Instructions to follow: Select every line below containing the word "that".

Exercise material:
###
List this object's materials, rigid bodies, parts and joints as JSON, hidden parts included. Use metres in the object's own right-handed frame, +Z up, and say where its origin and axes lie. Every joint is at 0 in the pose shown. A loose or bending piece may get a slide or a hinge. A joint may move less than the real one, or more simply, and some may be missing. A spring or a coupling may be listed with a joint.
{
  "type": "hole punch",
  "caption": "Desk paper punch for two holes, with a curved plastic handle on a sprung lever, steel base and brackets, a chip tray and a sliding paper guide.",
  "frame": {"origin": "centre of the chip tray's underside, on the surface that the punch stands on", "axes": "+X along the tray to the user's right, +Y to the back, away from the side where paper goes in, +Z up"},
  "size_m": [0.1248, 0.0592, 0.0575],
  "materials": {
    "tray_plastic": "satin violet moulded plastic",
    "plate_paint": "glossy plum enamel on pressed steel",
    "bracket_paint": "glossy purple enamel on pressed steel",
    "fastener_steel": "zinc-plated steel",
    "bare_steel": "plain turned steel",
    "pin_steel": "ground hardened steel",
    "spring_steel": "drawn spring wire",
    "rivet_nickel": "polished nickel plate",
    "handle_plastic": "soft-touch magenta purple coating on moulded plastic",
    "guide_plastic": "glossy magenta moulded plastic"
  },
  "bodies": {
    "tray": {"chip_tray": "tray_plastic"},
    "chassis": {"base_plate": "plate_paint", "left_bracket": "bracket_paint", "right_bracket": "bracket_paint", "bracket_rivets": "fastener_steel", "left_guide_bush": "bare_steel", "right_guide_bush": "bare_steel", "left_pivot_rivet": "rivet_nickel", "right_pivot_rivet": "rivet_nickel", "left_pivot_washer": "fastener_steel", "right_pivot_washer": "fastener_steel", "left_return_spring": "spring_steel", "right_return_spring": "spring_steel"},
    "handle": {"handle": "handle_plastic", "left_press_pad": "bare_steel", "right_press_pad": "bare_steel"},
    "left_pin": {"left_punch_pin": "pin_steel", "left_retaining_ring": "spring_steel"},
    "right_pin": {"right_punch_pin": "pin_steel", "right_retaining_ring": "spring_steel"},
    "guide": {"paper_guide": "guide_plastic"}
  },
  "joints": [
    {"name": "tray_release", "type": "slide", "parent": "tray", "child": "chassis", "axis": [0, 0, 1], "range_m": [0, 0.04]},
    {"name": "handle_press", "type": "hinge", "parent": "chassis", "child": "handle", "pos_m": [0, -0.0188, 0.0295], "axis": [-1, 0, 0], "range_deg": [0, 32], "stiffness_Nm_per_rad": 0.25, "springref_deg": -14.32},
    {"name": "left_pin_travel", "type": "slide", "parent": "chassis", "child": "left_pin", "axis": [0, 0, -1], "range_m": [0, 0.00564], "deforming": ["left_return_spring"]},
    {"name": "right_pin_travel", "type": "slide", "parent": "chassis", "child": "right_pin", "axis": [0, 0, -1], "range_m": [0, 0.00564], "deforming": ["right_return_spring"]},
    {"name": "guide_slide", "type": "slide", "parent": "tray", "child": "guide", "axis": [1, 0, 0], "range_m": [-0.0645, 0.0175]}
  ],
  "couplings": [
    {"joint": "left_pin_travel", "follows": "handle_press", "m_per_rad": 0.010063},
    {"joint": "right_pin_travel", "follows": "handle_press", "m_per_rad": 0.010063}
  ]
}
###
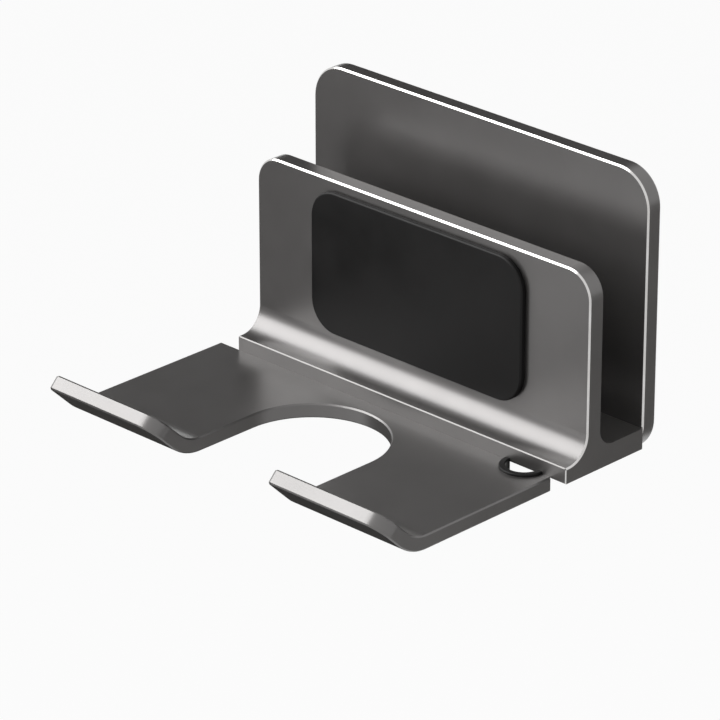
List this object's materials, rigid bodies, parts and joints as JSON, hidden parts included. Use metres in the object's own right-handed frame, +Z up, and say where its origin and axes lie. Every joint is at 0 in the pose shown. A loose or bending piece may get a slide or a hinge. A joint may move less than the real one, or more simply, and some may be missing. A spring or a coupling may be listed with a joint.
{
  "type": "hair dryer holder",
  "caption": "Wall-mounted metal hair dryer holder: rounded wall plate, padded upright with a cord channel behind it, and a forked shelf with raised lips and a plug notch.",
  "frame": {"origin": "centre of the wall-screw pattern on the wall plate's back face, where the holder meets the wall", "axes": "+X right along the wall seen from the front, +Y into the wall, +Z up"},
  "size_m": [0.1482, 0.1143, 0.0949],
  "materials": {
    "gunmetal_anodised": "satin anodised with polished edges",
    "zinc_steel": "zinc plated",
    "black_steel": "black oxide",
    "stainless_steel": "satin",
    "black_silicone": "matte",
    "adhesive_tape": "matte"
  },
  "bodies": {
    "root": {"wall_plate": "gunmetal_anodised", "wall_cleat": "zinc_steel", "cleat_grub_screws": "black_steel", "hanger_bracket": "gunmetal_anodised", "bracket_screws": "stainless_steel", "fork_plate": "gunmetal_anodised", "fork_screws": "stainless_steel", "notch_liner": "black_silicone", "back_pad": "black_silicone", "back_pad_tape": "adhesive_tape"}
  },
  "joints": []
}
###
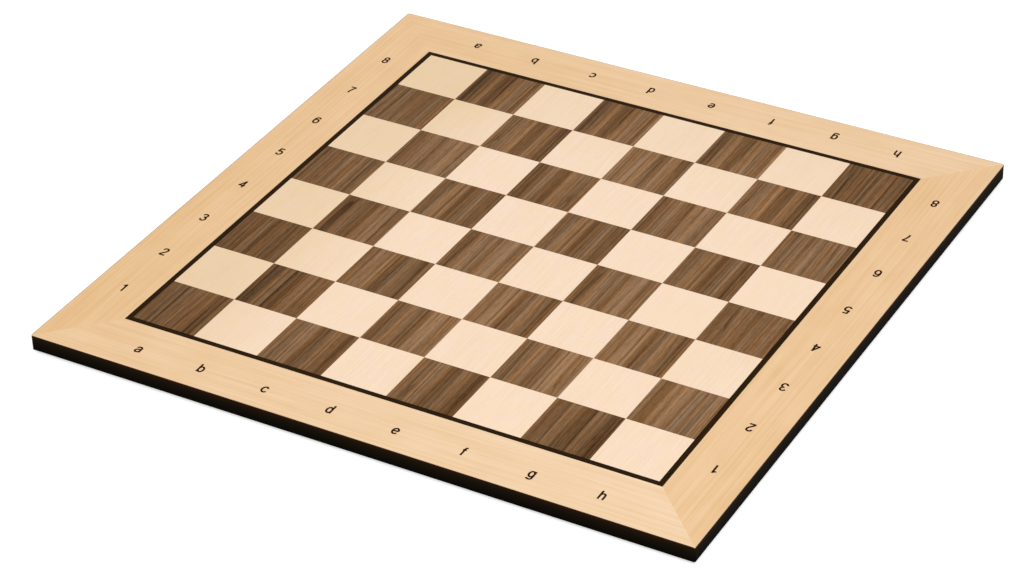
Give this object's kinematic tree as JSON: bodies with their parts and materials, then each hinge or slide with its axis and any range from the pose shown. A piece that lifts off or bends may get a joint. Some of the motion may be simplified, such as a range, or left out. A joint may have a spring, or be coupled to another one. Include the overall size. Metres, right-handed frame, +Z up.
###
Answer for this exercise:
  "frame": {"origin": "centre of the chip tray's underside, on the surface that the punch stands on", "axes": "+X along the tray to the user's right, +Y to the back, away from the side where paper goes in, +Z up"},
Give this object's kinematic tree as JSON: bodies with their parts and materials, then each hinge or slide with its axis and any range from the pose shown. A piece that lifts off or bends may get a joint. Some of the motion may be simplified, such as a range, or left out. A joint may have a spring, or be coupled to another one. Include the overall size. Metres, right-handed frame, +Z up.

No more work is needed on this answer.